Tantumblogo - October 18, 2016

The “Jefferson Mark VII Constitution” proposed by Arthur Clarke? In it, it is assumed that basically anyone with a fundamental education and stake in the nation (property) should be as qualified as anyone else to govern. So a system is devised where people are selected at random by computer to serve as lower or upper representatives for 2-4 years. Anyone seeking office is immediately disqualified permanently.

I still think it would be gamed. Plus people would probably strongly resist, not wanting their lives disrupted for a few years without very generous compensation. Even then, the bureaucracy would likely become politicized and then you’re back where you started.

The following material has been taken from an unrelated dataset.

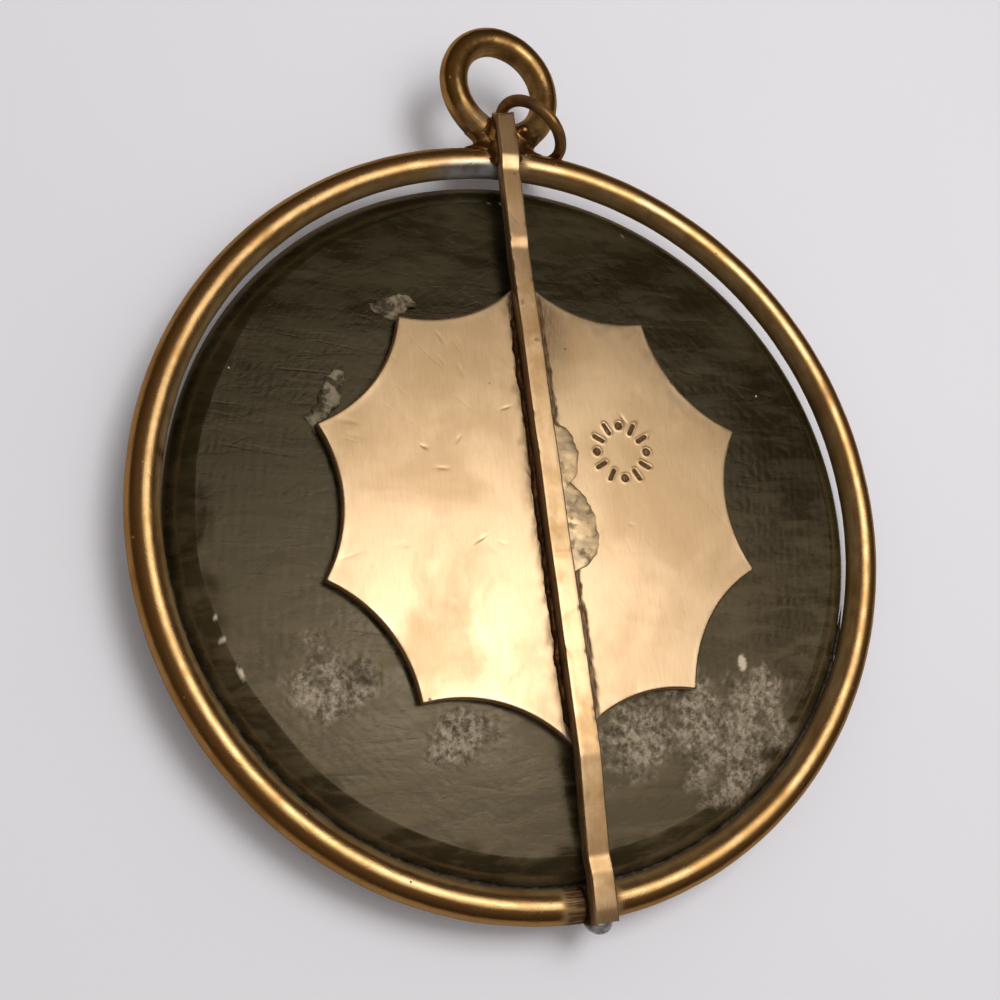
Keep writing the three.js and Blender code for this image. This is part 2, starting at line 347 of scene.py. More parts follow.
def makeBrass(name, look):
    material, tree, shader, grain = newMaterial(name, Metallic=1.0)
    cloud = useGroup(tree, patchyCloud, Vector=grain, Size=look["cloudSize"], Low=0.4, High=0.66)[0]
    stainFrom = look["stainFrom"]
    stainAndShade = useGroup(tree, patchyCloud, Vector=grain, Size=look["stainSize"], Low=stainFrom, High=0.72)[0]
    lines = useGroup(tree, brushedLines, Vector=grain, Pitch=look["pitch"], Run=look["run"])[0]
    coarse = useGroup(tree, brushedLines, Vector=grain, Pitch=look["pitch"] * 5, Run=look["run"] * 2)[0]
    apart = look["scratchSpacing"]
    nicks = useGroup(tree, strayScratches, Vector=grain, Spacing=apart, Bearing=0.7)[0]
    cuts = useGroup(tree, strayScratches, Vector=grain, Spacing=apart * 1.3, Bearing=-0.25)[0]
    pits = useGroup(tree, scatteredPits, Vector=grain, Spacing=look["pitSpacing"], Share=look["pitShare"])[0]
    wear, grimeAndShade = maskOf(tree, "wear"), maskOf(tree, "grimeAndShade")

    colour = mixColours(tree, cloud, look["bright"], look["deep"])
    streak = spread(tree, coarse, 0.4, 0.7, 0.0, look["streak"])
    colour = mixColours(tree, streak, colour, look["stainAndShade"])
    stained = maths(tree, "MULTIPLY", stainAndShade, look["stainShare"])
    colour = mixColours(tree, stained, colour, look["stainAndShade"])
    # grime and painted shade from the mesh, darkening the colour
    darkened = useGroup(tree, brokenGrime, Grime=grimeAndShade, Lines=lines, Pits=pits)[0]
    rubbed = maths(tree, "MULTIPLY", wear, look["wearShare"])
    colours = {"Colour": colour, "Dirt_Colour": look["grimeAndShade"], "Rubbed_Colour": look["rubbed"]}
    colour = useGroup(tree, wornSkin, Dirt=darkened, Wear=rubbed, **colours)[0]
    colour = mixColours(tree, maskOf(tree, "tinned"), colour, tinColour)
    tree.links.new(colour, shader.inputs["Base Color"])

    rough = spread(tree, cloud, 0.0, 1.0, look["rough"][0], look["rough"][1], "LINEAR")
    rough = maths(tree, "MULTIPLY_ADD", lines, 0.1, rough)
    rough = maths(tree, "MULTIPLY_ADD", stained, 0.14, rough)
    rough = maths(tree, "MULTIPLY_ADD", darkened, look["grimeAndShadeRough"], rough)
    rough = maths(tree, "SUBTRACT", rough, maths(tree, "MULTIPLY", wear, 0.08))
    tree.links.new(maths(tree, "MAXIMUM", rough, 0.08), shader.inputs["Roughness"])
    metal = maths(tree, "SUBTRACT", 1.0, maths(tree, "MULTIPLY", darkened, look["grimeAndShadeCover"]))
    tree.links.new(metal, shader.inputs["Metallic"])

    height = maths(tree, "MULTIPLY", lines, look["lineDepth"])
    height = maths(tree, "MULTIPLY_ADD", coarse, look["lineDepth"] * 1.6, height)
    height = maths(tree, "SUBTRACT", height, maths(tree, "MULTIPLY", nicks, 0.5))
    height = maths(tree, "SUBTRACT", height, maths(tree, "MULTIPLY", cuts, 0.4))
    height = maths(tree, "SUBTRACT", height, maths(tree, "MULTIPLY", pits, 1.4))
    addBump(tree, shader, height, look["bump"])
    return material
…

Short story: people are selfish.

15. Tim - October 18, 2016

Only male property owners who do not receive any funds from any level of government or who do not work for the government and who pay taxes should be allowed to vote. Also, change the House from 435 representatives from districts that constantly change shape to 1 per county……that would lock the House for conservatives for centuries. The voting age should also be raised to at least 25.

16. TheDumbOx - October 19, 2016

The older I get the more I desire a Catholic monarchy.

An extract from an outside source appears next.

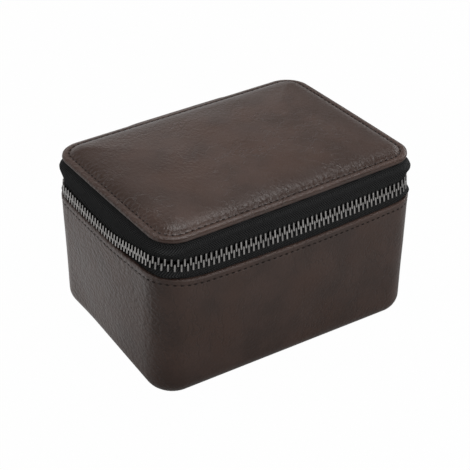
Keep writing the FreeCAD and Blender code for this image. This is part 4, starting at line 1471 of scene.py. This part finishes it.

That the woman’s suffrage movement has shown its fruits in the manner described is not surprise to me. I found myself agreeing with the bishop more than disagreeing. Further, I have even seen the folly of having women in the workplace. How is that for a lightening rod statement? But the differences between organizations wherein women hold high executive office are clear. LGBT open support, diversity, social justice, et al. are a prominent feature of such organizations. In opposition, my present place of employment has no women in high executive office and I see virtually none of the above errors. Is this a coincidence? I think not.

Camper - October 19, 2016

Interesting on women in the workplace. Never thought about that.